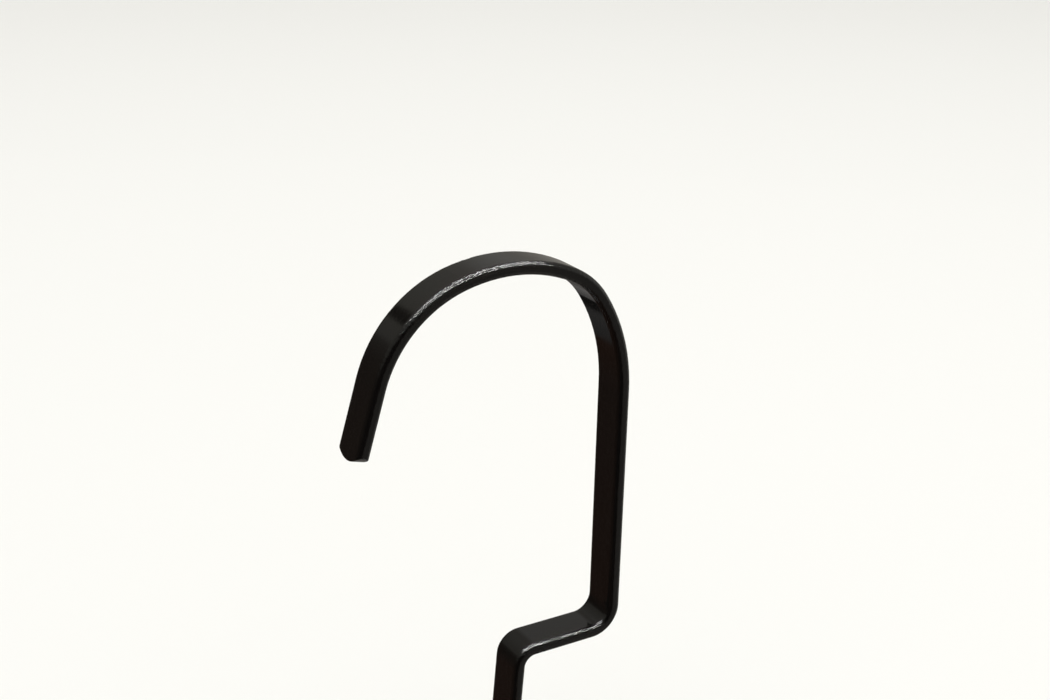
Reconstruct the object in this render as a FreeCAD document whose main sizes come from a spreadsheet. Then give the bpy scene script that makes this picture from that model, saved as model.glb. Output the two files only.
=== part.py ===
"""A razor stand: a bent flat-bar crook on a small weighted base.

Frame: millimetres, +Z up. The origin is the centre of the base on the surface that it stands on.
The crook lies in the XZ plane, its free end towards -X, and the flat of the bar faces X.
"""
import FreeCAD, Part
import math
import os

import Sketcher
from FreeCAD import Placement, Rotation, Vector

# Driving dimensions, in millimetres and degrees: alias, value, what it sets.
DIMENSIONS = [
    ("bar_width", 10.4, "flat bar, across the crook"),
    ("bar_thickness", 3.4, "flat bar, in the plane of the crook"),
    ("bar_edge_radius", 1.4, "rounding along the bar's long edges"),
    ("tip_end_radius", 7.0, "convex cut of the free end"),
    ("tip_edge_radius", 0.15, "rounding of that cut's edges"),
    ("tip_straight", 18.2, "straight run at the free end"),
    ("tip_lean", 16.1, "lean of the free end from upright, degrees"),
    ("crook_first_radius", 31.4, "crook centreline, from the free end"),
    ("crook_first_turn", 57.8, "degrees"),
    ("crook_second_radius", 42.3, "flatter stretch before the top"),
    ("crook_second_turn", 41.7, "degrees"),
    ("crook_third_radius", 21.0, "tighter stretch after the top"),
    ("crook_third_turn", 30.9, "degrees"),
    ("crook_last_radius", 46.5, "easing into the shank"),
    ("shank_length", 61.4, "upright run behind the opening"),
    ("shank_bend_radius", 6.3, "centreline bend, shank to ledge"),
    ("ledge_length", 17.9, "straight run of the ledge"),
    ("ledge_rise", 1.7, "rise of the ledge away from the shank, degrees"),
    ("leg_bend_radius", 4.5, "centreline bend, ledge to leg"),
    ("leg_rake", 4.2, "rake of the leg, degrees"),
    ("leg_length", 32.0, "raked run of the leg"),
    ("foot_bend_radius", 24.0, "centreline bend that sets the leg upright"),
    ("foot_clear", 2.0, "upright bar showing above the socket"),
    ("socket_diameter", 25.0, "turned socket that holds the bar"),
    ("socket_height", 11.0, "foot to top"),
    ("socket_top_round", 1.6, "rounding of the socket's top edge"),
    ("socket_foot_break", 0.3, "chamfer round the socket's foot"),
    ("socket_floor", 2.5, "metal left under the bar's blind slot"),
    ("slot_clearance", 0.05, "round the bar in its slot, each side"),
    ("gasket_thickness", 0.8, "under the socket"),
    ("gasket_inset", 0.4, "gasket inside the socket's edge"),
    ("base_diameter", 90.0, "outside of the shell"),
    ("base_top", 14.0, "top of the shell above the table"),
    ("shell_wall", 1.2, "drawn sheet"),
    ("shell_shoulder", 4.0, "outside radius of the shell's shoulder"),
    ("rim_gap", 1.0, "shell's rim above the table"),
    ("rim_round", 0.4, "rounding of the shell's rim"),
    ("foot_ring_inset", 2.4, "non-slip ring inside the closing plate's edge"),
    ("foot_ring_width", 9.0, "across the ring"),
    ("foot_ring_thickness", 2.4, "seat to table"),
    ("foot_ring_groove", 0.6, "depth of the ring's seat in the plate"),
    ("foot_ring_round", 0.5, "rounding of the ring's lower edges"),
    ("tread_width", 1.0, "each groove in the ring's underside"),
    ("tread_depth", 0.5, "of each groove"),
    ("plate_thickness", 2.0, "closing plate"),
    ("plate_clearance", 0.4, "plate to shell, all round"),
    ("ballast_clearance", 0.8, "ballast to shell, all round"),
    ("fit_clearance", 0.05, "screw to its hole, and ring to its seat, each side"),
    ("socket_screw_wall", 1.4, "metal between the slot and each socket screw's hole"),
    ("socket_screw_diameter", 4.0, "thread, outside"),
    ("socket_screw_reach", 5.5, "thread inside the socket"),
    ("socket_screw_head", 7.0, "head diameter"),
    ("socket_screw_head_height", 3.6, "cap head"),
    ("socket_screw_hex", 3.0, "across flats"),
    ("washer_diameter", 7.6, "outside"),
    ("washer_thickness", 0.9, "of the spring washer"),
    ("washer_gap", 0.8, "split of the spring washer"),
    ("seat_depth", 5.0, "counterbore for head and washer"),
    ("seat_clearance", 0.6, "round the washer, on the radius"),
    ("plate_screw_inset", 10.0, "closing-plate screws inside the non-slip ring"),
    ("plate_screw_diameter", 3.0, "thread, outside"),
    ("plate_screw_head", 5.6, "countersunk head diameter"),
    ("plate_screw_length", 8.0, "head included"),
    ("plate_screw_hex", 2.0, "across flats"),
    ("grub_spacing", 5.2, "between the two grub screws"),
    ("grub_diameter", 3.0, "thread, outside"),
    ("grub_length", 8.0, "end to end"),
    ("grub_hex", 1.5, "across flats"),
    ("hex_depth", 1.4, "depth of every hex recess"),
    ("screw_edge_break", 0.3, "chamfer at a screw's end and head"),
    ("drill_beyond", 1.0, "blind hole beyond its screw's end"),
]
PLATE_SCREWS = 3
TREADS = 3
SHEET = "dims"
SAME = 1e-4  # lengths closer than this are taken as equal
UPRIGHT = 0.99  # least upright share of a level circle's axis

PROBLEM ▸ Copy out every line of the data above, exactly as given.

ANSWER ▸
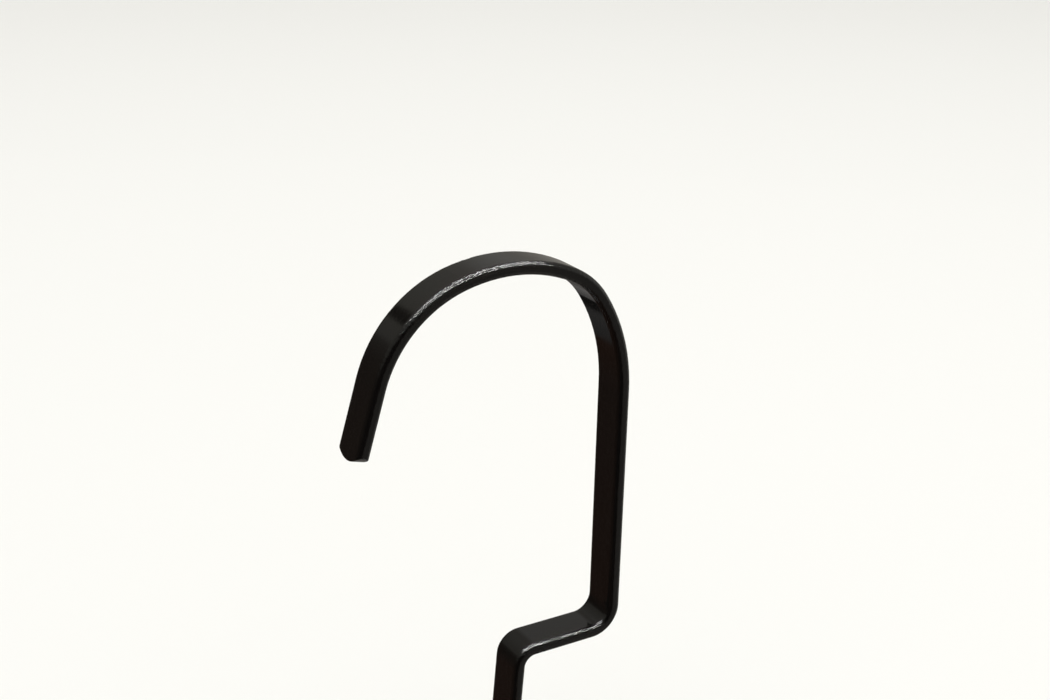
Reconstruct the object in this render as a FreeCAD document whose main sizes come from a spreadsheet. Then give the bpy scene script that makes this picture from that model, saved as model.glb. Output the two files only.
=== part.py ===
"""A razor stand: a bent flat-bar crook on a small weighted base.

Frame: millimetres, +Z up. The origin is the centre of the base on the surface that it stands on.
The crook lies in the XZ plane, its free end towards -X, and the flat of the bar faces X.
"""
import FreeCAD, Part
import math
import os

import Sketcher
from FreeCAD import Placement, Rotation, Vector

# Driving dimensions, in millimetres and degrees: alias, value, what it sets.
DIMENSIONS = [
    ("bar_width", 10.4, "flat bar, across the crook"),
    ("bar_thickness", 3.4, "flat bar, in the plane of the crook"),
    ("bar_edge_radius", 1.4, "rounding along the bar's long edges"),
    ("tip_end_radius", 7.0, "convex cut of the free end"),
    ("tip_edge_radius", 0.15, "rounding of that cut's edges"),
    ("tip_straight", 18.2, "straight run at the free end"),
    ("tip_lean", 16.1, "lean of the free end from upright, degrees"),
    ("crook_first_radius", 31.4, "crook centreline, from the free end"),
    ("crook_first_turn", 57.8, "degrees"),
    ("crook_second_radius", 42.3, "flatter stretch before the top"),
    ("crook_second_turn", 41.7, "degrees"),
    ("crook_third_radius", 21.0, "tighter stretch after the top"),
    ("crook_third_turn", 30.9, "degrees"),
    ("crook_last_radius", 46.5, "easing into the shank"),
    ("shank_length", 61.4, "upright run behind the opening"),
    ("shank_bend_radius", 6.3, "centreline bend, shank to ledge"),
    ("ledge_length", 17.9, "straight run of the ledge"),
    ("ledge_rise", 1.7, "rise of the ledge away from the shank, degrees"),
    ("leg_bend_radius", 4.5, "centreline bend, ledge to leg"),
    ("leg_rake", 4.2, "rake of the leg, degrees"),
    ("leg_length", 32.0, "raked run of the leg"),
    ("foot_bend_radius", 24.0, "centreline bend that sets the leg upright"),
    ("foot_clear", 2.0, "upright bar showing above the socket"),
    ("socket_diameter", 25.0, "turned socket that holds the bar"),
    ("socket_height", 11.0, "foot to top"),
    ("socket_top_round", 1.6, "rounding of the socket's top edge"),
    ("socket_foot_break", 0.3, "chamfer round the socket's foot"),
    ("socket_floor", 2.5, "metal left under the bar's blind slot"),
    ("slot_clearance", 0.05, "round the bar in its slot, each side"),
    ("gasket_thickness", 0.8, "under the socket"),
    ("gasket_inset", 0.4, "gasket inside the socket's edge"),
    ("base_diameter", 90.0, "outside of the shell"),
    ("base_top", 14.0, "top of the shell above the table"),
    ("shell_wall", 1.2, "drawn sheet"),
    ("shell_shoulder", 4.0, "outside radius of the shell's shoulder"),
    ("rim_gap", 1.0, "shell's rim above the table"),
    ("rim_round", 0.4, "rounding of the shell's rim"),
    ("foot_ring_inset", 2.4, "non-slip ring inside the closing plate's edge"),
    ("foot_ring_width", 9.0, "across the ring"),
    ("foot_ring_thickness", 2.4, "seat to table"),
    ("foot_ring_groove", 0.6, "depth of the ring's seat in the plate"),
    ("foot_ring_round", 0.5, "rounding of the ring's lower edges"),
    ("tread_width", 1.0, "each groove in the ring's underside"),
    ("tread_depth", 0.5, "of each groove"),
    ("plate_thickness", 2.0, "closing plate"),
    ("plate_clearance", 0.4, "plate to shell, all round"),
    ("ballast_clearance", 0.8, "ballast to shell, all round"),
    ("fit_clearance", 0.05, "screw to its hole, and ring to its seat, each side"),
    ("socket_screw_wall", 1.4, "metal between the slot and each socket screw's hole"),
    ("socket_screw_diameter", 4.0, "thread, outside"),
    ("socket_screw_reach", 5.5, "thread inside the socket"),
    ("socket_screw_head", 7.0, "head diameter"),
    ("socket_screw_head_height", 3.6, "cap head"),
    ("socket_screw_hex", 3.0, "across flats"),
    ("washer_diameter", 7.6, "outside"),
    ("washer_thickness", 0.9, "of the spring washer"),
    ("washer_gap", 0.8, "split of the spring washer"),
    ("seat_depth", 5.0, "counterbore for head and washer"),
    ("seat_clearance", 0.6, "round the washer, on the radius"),
    ("plate_screw_inset", 10.0, "closing-plate screws inside the non-slip ring"),
    ("plate_screw_diameter", 3.0, "thread, outside"),
    ("plate_screw_head", 5.6, "countersunk head diameter"),
    ("plate_screw_length", 8.0, "head included"),
    ("plate_screw_hex", 2.0, "across flats"),
    ("grub_spacing", 5.2, "between the two grub screws"),
    ("grub_diameter", 3.0, "thread, outside"),
    ("grub_length", 8.0, "end to end"),
    ("grub_hex", 1.5, "across flats"),
    ("hex_depth", 1.4, "depth of every hex recess"),
    ("screw_edge_break", 0.3, "chamfer at a screw's end and head"),
    ("drill_beyond", 1.0, "blind hole beyond its screw's end"),
]
PLATE_SCREWS = 3
TREADS = 3
SHEET = "dims"
SAME = 1e-4  # lengths closer than this are taken as equal
UPRIGHT = 0.99  # least upright share of a level circle's axis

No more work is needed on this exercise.